In the past, researchers have made attempts to use outside forces to compress or expand an electrocatalyst’s surface. However, this indeed risked making the electrocatalyst less stable.
As an alternative, Greeley’s group used computer simulations and predicted the possibility of manipulating the inherent force on the surface of a palladium electrocatalyst in order to obtain the best possible properties.
Based on the simulations, it was found that an electrocatalyst only five layers thick, with each layer being as thin as an atom, would be adequate to enhance performance.
Don’t fight forces, use them. This is kind of like how some structures in architecture don't need external beams or columns because tensional and compressive forces are distributed and balanced.
Zhenhua Zheng, Postdoctoral Researcher in Chemical Engineering, Purdue University.

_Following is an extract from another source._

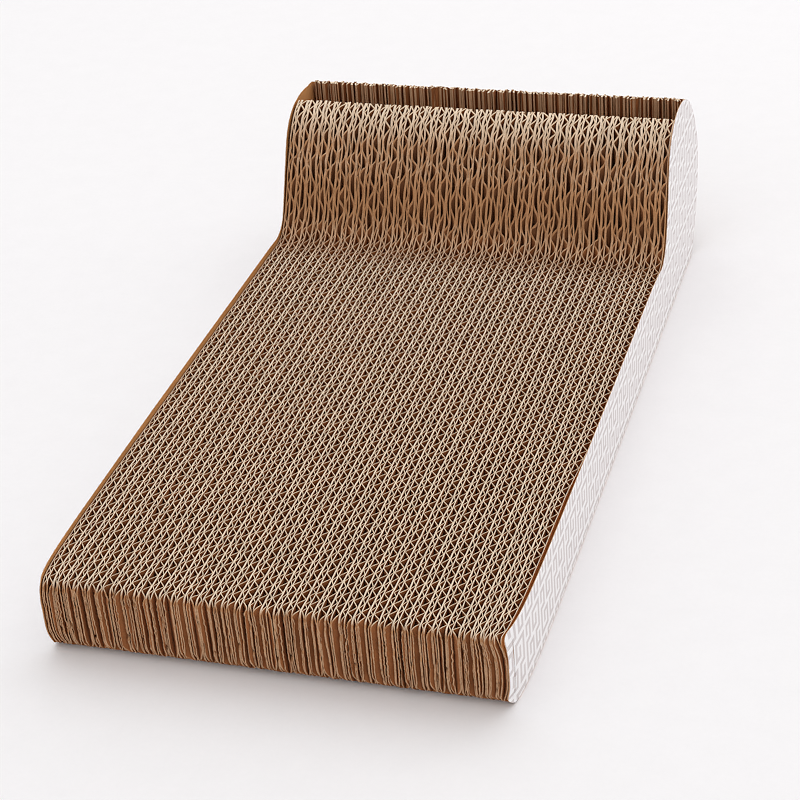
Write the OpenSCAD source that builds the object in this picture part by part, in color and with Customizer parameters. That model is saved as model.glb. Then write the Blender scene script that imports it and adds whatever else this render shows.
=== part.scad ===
// Cardboard cat scratcher: a flat scratching bed that rises into a rounded head, with an
// open trough behind the crest. Double-wall boards stand on edge side by side, glued face
// to face, and two thin covers with printed paper close the sides.
// X runs across the width, Y from the front end to the back of the head, Z up.
// The origin is on the floor under the middle of the whole.

/* [Overall] */
// Width across the printed paper of both side covers
width = 250; // [235:1:280]
// Length from the front end to the back of the head
length = 500; // [440:5:560]
// Height of the side covers at the top of the head
head_h = 120; // [108:1:136]
// Height of the side covers along the flat bed
cover_h = 46; // [38:1:54]
// How far the side covers stand above the scratching surface
proud = 3; // [1:0.5:5]

/* [Boards] */
// Number of double-wall boards across the width
board_count = 37; // [33:2:43]
// Thickness of the glue between two boards
glue_t = 0.3; // [0.1:0.05:0.5]
// Height of one glue stripe
glue_h = 5; // [3:0.5:7]
// Distance kept between the glue and the nearest edge of a board
glue_edge = 10; // [8:0.5:11]

/* [Side covers] */
// Thickness of the cover board
cover_t = 1.6; // [1.2:0.1:3]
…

Zheng is also the co-first and co-corresponding author of this study. The simulation predictions were confirmed by experiments conducted in Chao Wang’s lab at Johns Hopkins. These experiments discovered that the method has the potential to increase catalyst activity by 10 to 50 times, using 90% less of the metal than what is presently used in fuel cell electrodes.
The reason behind this is that the surface force on the atomically thin electrodes adjusts the strain, or distance existing between atoms, of the metal sheets, thus modifying their catalytic properties.
“By tuning the material's thickness, we were able to create more strain. This means you have more freedom to accelerate the reaction you want on the material’s surface,” stated Wang.
The study obtained support from several entities, including the U.S. Department of Energy, National Energy Research Scientific Computing Center, and the National Science Foundation.
The study supports Purdue’s Giant Leaps celebration, recognizing the university’s global developments made toward a sustainable economy and planet as part of Purdue’s 150th anniversary. This is considered to be one of the four themes of the yearlong celebration’s Ideas Festival, intended to showcase Purdue as an intellectual center resolving issues in the real world.